Luca Romano steps into the light.
He looks like sin in a three-piece suit, slick hair and a smile that doesn’t reach his eyes. Those eyes are all teeth.
“Luca,” I say, voice like ice cracking. “You’ve got a f****d-up way of sending invitations.”
He chuckles, low and dark. “You never return my calls.”
“Maybe because I don’t like rats.”
His smile sharpens. “Careful, Valentina. Words like that can get you killed.”
I take a slow step forward, Glock steady. “So can touching what’s mine.”
He glances at Marco’s body, then back at me. “He was a warning. You don’t want to know what happens when I stop being polite.”
I c**k my head, lips curling. “Polite? Hanging one of my men like a Christmas ornament is your idea of being polite?”
He shrugs, like it’s nothing. Like Marco’s life meant nothing. “You should’ve taken my offer. We could’ve ruled this city together.”
“I don’t share thrones,” I snap.
His eyes darken, and for a heartbeat, the mask slips. There’s no charm there now, no smooth words. Just hunger. The kind that devours.
“That ledger,” he says softly, and I freeze. “You think you can hide it from me?”
My blood turns to ice.
So that’s what this is about.
He takes a step closer, and for the first time, I smell the truth on him. Desperation.
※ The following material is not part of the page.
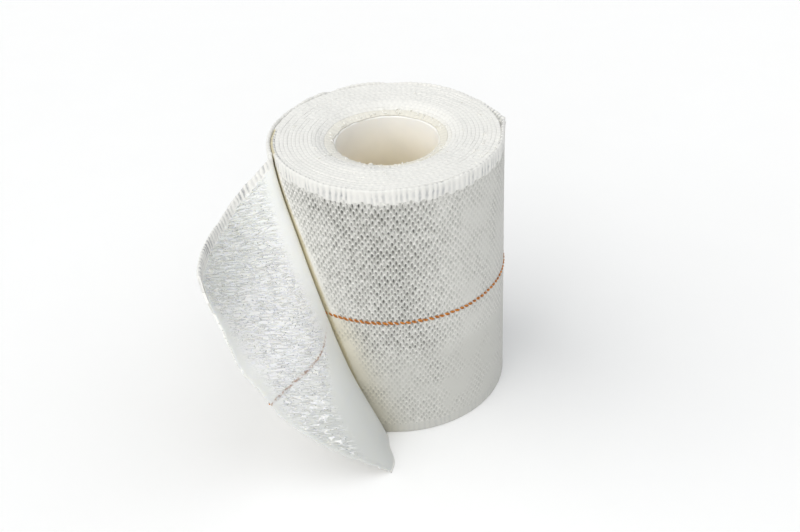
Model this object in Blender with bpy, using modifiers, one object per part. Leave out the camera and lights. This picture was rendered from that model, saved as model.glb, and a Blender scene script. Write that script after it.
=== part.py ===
"""A roll of elastic adhesive bandage standing on its end, its outer turn peeled open.

The web is wound on a thin core. The outermost turn runs counterclockwise, seen from above.
It lies on the roll as far as a slanting line and peels outward from there, so that the side
with the adhesive faces forward. The front is -Y, and the base lies on z = 0.
"""

import math
from collections import namedtuple

import bmesh
import bpy
from mathutils import Vector

# The web, a stretch fabric with a coat of adhesive
WEB_WIDTH = 0.075
WEB_THICKNESS = 0.001
PIECE_GAP = 0.0003

# The wound roll, whose radius grows by one turn of the web between the two sides of its step
ROLL_AXIS = (0.00712, 0.01041)
STEP_ANGLE = 165.0
STEP_SPAN = 0.4
START_RADIUS = 0.0292
TURN_PITCH = WEB_THICKNESS + PIECE_GAP
BASE_ROUNDING = 0.0006
RIM_ROUNDING = 0.0009
DISH_WIDTH = 0.0050
DISH_DEPTH = 0.0014
SECTIONS = 120

# The core, a thin tube that ends a little below the web's edge
CORE_RADIUS = 0.0131
CORE_WALL = 0.0010
CORE_BASE = 0.0004
CORE_TOP = 0.0728
CORE_ROUNDING = 0.0003
CORE_STEPS = 72

# Edges that turn more than this many degrees stay sharp in the shading
SHARP_ANGLE = 50

# The loose end, from the step to its cut edge, measured along the web
LOOSE_LENGTH = 0.0645
LAID_STATIONS = 14
FREE_STATIONS = 26
LOOSE_ROWS = 24
# The stations of the free stretch crowd towards the peel line, where it turns most
STATION_POWER = 1.6

# How the loose end leaves the roll, row by row from the base up. leaves is the angle round
# the roll where the row peels off. turns is how far it has turned outward from the roll's
# tangent, and slopes how steeply it falls, at four stations from the peel line to the cut.
PeelRow = namedtuple("PeelRow", "height leaves turns slopes")
PEEL_ROWS = (
    PeelRow(height=0.000, leaves=254, turns=(-2, 70, 59, 105), slopes=(0, 0, 0, 0)),
    PeelRow(height=0.015, leaves=245, turns=(27, 68, 85, 95), slopes=(7, 11, 16, 19)),
    PeelRow(height=0.030, leaves=236, turns=(52, 73, 112, 104), slopes=(18, 22, 24, 25)),
    PeelRow(height=0.045, leaves=226, turns=(58, 59, 93, 85), slopes=(21, 20, 17, 17)),
    PeelRow(height=0.060, leaves=214, turns=(86, 57, 53, 43), slopes=(31, 17, 7, 3)),
    PeelRow(height=0.075, leaves=194, turns=(81, 39, 23, 5), slopes=(38, 15, -4, -4)),
)


def clear_scene():
    for item in list(bpy.data.objects):
        bpy.data.objects.remove(item, do_unlink=True)


def make_material(name, color, roughness):
    material = bpy.data.materials.new(name)
    material.use_nodes = True
    shader = material.node_tree.nodes["Principled BSDF"]
    shader.inputs["Base Color"].default_value = (*color, 1.0)
    shader.inputs["Roughness"].default_value = roughness
    shader.inputs["Metallic"].default_value = 0.0
    return material


def add_object(name, mesh, collection, material):
    item = bpy.data.objects.new(name, mesh)
    item.data.materials.append(material)
    collection.objects.link(item)
    return item


def shade_round(mesh):
    mesh.shade_smooth()
    mesh.set_sharp_from_angle(angle=math.radians(SHARP_ANGLE))


def loft(name, sections, closed):
    """A mesh through equal rows of points. closed joins each row, and the rows, end to start.

    An open one whose rows run counterclockwise and rise from the base faces outward.
    """
    mesh = bpy.data.meshes.new(name)
    shape = bmesh.new()
    grid = [[shape.verts.new(point) for point in section] for section in sections]
    rows, columns = len(grid), len(grid[0])
    for row in range(rows if closed else rows - 1):
        lower, upper = grid[row], grid[(row + 1) % rows]
        for column in range(columns if closed else columns - 1):
            following = (column + 1) % columns
            shape.faces.new((lower[column], lower[following], upper[following], upper[column]))
    if closed:
        bmesh.ops.recalc_face_normals(shape, faces=shape.faces)
    shape.to_mesh(mesh)
    shape.free()
    return mesh


def roll_radius(angle):
    """The wound roll's radius at an angle in degrees, counted up from the step."""
    return START_RADIUS + TURN_PITCH * (angle - STEP_ANGLE) / 360.0


def around(angle, radius, height):
    """The point at this angle in degrees, distance from the roll's axis and height."""
    turn = math.radians(angle)
    return Vector((
        ROLL_AXIS[0] + radius * math.cos(turn),
        ROLL_AXIS[1] + radius * math.sin(turn),
        height,
    ))


def roll_section(radius):
    """The cut through one side of the roll, as distances from the axis and heights."""
    bore = CORE_RADIUS + CORE_WALL + PIECE_GAP
    slack = 1.0 - math.sqrt(0.5)
    return (
        (bore, BASE_ROUNDING),
        (bore + BASE_ROUNDING, 0.0),
        (radius - BASE_ROUNDING, 0.0),
        (radius - slack * BASE_ROUNDING, slack * BASE_ROUNDING),
        (radius, BASE_ROUNDING),
        (radius, WEB_WIDTH - RIM_ROUNDING),
        (radius - slack * RIM_ROUNDING, WEB_WIDTH - slack * RIM_ROUNDING),
        (radius - RIM_ROUNDING, WEB_WIDTH),
        (bore + DISH_WIDTH, WEB_WIDTH),
        (bore + DISH_WIDTH / 3.0, WEB_WIDTH - DISH_DEPTH / 2.0),
        (bore, WEB_WIDTH - DISH_DEPTH),
    )


def make_wound_roll(collection):
    """All the turns but the loose end, as one ring with a step one turn high."""
    sections = []
    for index in range(SECTIONS):
        angle = STEP_ANGLE + (360.0 - STEP_SPAN) * index / (SECTIONS - 1)
        outline = roll_section(roll_radius(angle))
        sections.append([around(angle, radius, height) for radius, height in outline])
    mesh = loft("wound_roll", sections, closed=True)
    shade_round(mesh)
    cloth = make_material("knitted_web", (0.80, 0.80, 0.77), 0.9)
    return add_object("wound_roll", mesh, collection, cloth)


def make_core(collection):
    """A tube turned about the roll's axis, with its four edges eased."""
    inner, outer = CORE_RADIUS, CORE_RADIUS + CORE_WALL
    ease = CORE_ROUNDING
    profile = (
        (outer, CORE_TOP - ease),
        (outer, CORE_BASE + ease),
        (outer - ease, CORE_BASE),
        (inner + ease, CORE_BASE),
        (inner, CORE_BASE + ease),
        (inner, CORE_TOP - ease),
        (inner + ease, CORE_TOP),
        (outer - ease, CORE_TOP),
    )
    mesh = bpy.data.meshes.new("core")
    shape = bmesh.new()
    points = [shape.verts.new((radius, 0.0, height)) for radius, height in profile]
    for index, point in enumerate(points):
        shape.edges.new((point, points[(index + 1) % len(points)]))
    shape.to_mesh(mesh)
    shape.free()
    plastic = make_material("core_plastic", (0.82, 0.79, 0.72), 0.45)
    core = add_object("core", mesh, collection, plastic)
    core.location = (*ROLL_AXIS, 0.0)
    turned = core.modifiers.new("turned", "SCREW")
    turned.steps = CORE_STEPS
    turned.render_steps = CORE_STEPS
    turned.use_merge_vertices = True
    turned.merge_threshold = 0.00005
    turned.use_smooth_shade = True
    return core


def smooth_between(values, place):
    """The value at a place from 0 to len(values) - 1 on a smooth curve through the values."""
    last = len(values) - 1
    index = min(int(place), last - 1)
    share = place - index
    here, ahead = values[index], values[index + 1]
    before = values[index - 1] if index > 0 else 2 * here - ahead
    after = values[index + 2] if index + 2 <= last else 2 * ahead - here
    leave = (ahead - before) / 2
    arrive = (after - here) / 2
    rise = ahead - here
    return (
        here
        + leave * share
        + (3 * rise - 2 * leave - arrive) * share**2
        + (leave + arrive - 2 * rise) * share**3
    )


def row_at(height):
    """The peel's values at any height, read smoothly from the rows above and below it."""
    place = (len(PEEL_ROWS) - 1) * height / WEB_WIDTH
    leaves = smooth_between([row.leaves for row in PEEL_ROWS], place)
    stations = range(len(PEEL_ROWS[0].turns))
    turns = [0.0]
    slopes = [0.0]
    for station in stations:
        turns.append(smooth_between([row.turns[station] for row in PEEL_ROWS], place))
        slopes.append(smooth_between([row.slopes[station] for row in PEEL_ROWS], place))
    return leaves, turns, slopes


def heading(leaves, turns, slopes, share):
    """The direction in which the web runs, at a share of the stations of its free stretch."""
    place = share * (len(turns) - 1)
    plan = math.radians(leaves + 90.0 - smooth_between(turns, place))
    fall = math.radians(smooth_between(slopes, place))
    level = math.cos(fall)
    return Vector((math.cos(plan) * level, math.sin(plan) * level, -math.sin(fall)))


def loose_row(height):
    """Points along the loose end's adhesive side, from the step to the cut edge."""
    leaves, turns, slopes = row_at(height)
    gap_angle = math.degrees(PIECE_GAP / START_RADIUS)
    begins = STEP_ANGLE + gap_angle
    points = []
    for station in range(LAID_STATIONS):
        angle = begins + (leaves - begins) * station / (LAID_STATIONS - 1)
        points.append(around(angle, roll_radius(angle) + PIECE_GAP, height))
    laid_length = math.radians(leaves - begins) * roll_radius(leaves)
    free_length = LOOSE_LENGTH - laid_length
    place = points[-1]
    direction = heading(leaves, turns, slopes, 0.0)
    reached = 0.0
    for station in range(1, FREE_STATIONS + 1):
        share = station / FREE_STATIONS
        following = heading(leaves, turns, slopes, share)
        length = share**STATION_POWER * free_length
        place = place + (direction + following) / 2 * (length - reached)
        points.append(place)
        direction = following
        reached = length
    return points


def thicken(sheet, thickness):
    """Bake an open sheet's thickness onto the side that it faces."""
    solidify = sheet.modifiers.new("thickness", "SOLIDIFY")
    solidify.thickness = thickness
    solidify.offset = 1.0
    solidify.use_even_offset = True
    graph = bpy.context.evaluated_depsgraph_get()
    solid = bpy.data.meshes.new_from_object(sheet.evaluated_get(graph))
    sheet.modifiers.remove(solidify)
    sheet.data = solid
    return solid


def make_loose_end(collection):
    """The last stretch of web, laid on the roll and then peeled outward to its cut edge."""
    heights = [WEB_WIDTH * row / LOOSE_ROWS for row in range(LOOSE_ROWS + 1)]
    adhesive_side = loft("adhesive_side", [loose_row(height) for height in heights], closed=False)
    adhesive = make_material("adhesive_web", (0.84, 0.84, 0.82), 0.8)
    loose_end = add_object("loose_end", adhesive_side, collection, adhesive)
    mesh = thicken(loose_end, WEB_THICKNESS)
    # The lower edge leans where the web slopes, and is pressed flat where it rests
    for point in mesh.vertices:
        point.co.z = max(point.co.z, 0.0)
    shade_round(mesh)
    return loose_end


def main():
    clear_scene()
    collection = bpy.data.collections.new("bandage_roll")
    bpy.context.scene.collection.children.link(collection)
    make_wound_roll(collection)
    make_core(collection)
    make_loose_end(collection)


main()
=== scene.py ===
import math
from functools import partial

import bmesh
import bpy
import numpy as np
from mathutils import Matrix, Quaternion, Vector


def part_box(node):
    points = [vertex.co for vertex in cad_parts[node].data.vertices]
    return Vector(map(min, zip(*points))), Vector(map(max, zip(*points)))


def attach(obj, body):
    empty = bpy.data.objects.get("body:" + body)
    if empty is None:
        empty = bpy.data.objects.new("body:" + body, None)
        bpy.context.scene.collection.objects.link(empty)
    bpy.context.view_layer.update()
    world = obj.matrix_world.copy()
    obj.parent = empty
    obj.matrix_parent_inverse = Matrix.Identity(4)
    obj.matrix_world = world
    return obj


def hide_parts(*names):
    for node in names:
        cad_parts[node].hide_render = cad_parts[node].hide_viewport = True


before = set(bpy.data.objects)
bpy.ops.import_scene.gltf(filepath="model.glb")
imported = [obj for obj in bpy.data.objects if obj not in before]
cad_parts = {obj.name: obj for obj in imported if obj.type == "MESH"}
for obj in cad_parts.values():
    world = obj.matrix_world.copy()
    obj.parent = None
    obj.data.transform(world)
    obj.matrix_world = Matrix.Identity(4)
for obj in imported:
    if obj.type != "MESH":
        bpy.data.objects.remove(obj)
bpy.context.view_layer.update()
mm = 0.001

# The roll's axis and width, read from the frame's own nodes
coreLow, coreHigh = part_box("core")
rollLow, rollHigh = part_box("wound_roll")
axisX = (coreLow.x + coreHigh.x) / 2
axisY = (coreLow.y + coreHigh.y) / 2

# The bandage web: a crepe knit of cotton with an adhesive coat on its inner side
web = {
    "width": rollHigh.z - rollLow.z,
    "thickness": 0.8 * mm,         # without the stitches that stand proud of it
    "edgeBand": 3.0 * mm,          # the whipped edge at both sides
    "stitchesAlong": 45,           # stitches along the loose end
    "stitchRows": 66,              # rows of stitches between the two whipped edges
    "looseLength": 64.5 * mm,      # from the step in the roll to the cut edge
    "stepAngle": 165.6,            # where the loose end begins, in degrees round the roll
    "stepRadius": 29.5 * mm,       # of the adhesive side there
    "turnPitch": 1.3 * mm,         # how much the outer turn's radius grows in one turn
    "firstStitch": -125,           # where the outer turn comes out from under the loose end
    "backStitch": -27,             # the outer turn is two pieces that meet here, at the back
    "stationPower": 1.6,           # the stations crowd towards the peel line
    "threadAcross": 36.7 * mm,     # the marking thread runs along the middle
}
stitchWidth = web["looseLength"] / web["stitchesAlong"]
stitchHeight = (web["width"] - 2 * web["edgeBand"]) / web["stitchRows"]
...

“You have no idea what kind of fire you’re playing with, bella,” he murmurs. “Give me the ledger, and maybe I’ll let you keep breathing.”
I laugh. Sharp. Ruthless. “Over my dead body.”
His smile returns, slow and wicked. “That can be arranged.”
He snaps his fingers.
The doors slam open, and half a dozen men pour in, guns raised.
Carmine moves before I do, firing two shots that drop the first bastard in the doorway. Chaos explodes like thunder, bullets shredding the air as I dive behind a stack of crates, return fire, and curse under my breath.
This isn’t just a message. This is a goddamn declaration.
War isn’t coming.
It’s here.
I empty the Glock, grab a fallen man’s weapon, and keep shooting, the roar of gunfire deafening, the smell of blood and gunpowder choking the air. Carmine’s yelling something—cover, move, now—but all I hear is the pounding in my veins.
One of Luca’s men lunges from the side, knife flashing, and I slam the butt of the gun into his face before putting a bullet through his skull.
When I look up, Luca’s gone.
The snake slipped back into the dark.
But his words linger like smoke.
The ledger.
He knows.
The thought barely has time to settle before I feel it—the cold kiss of steel against the back of my neck.
A voice, low and lethal, breathes against my ear.
“Drop the gun, bella.”
And just like that, the world narrows to a single, jagged edge.
The man holding the blade isn’t Luca. It’s someone else. Someone I didn’t see coming.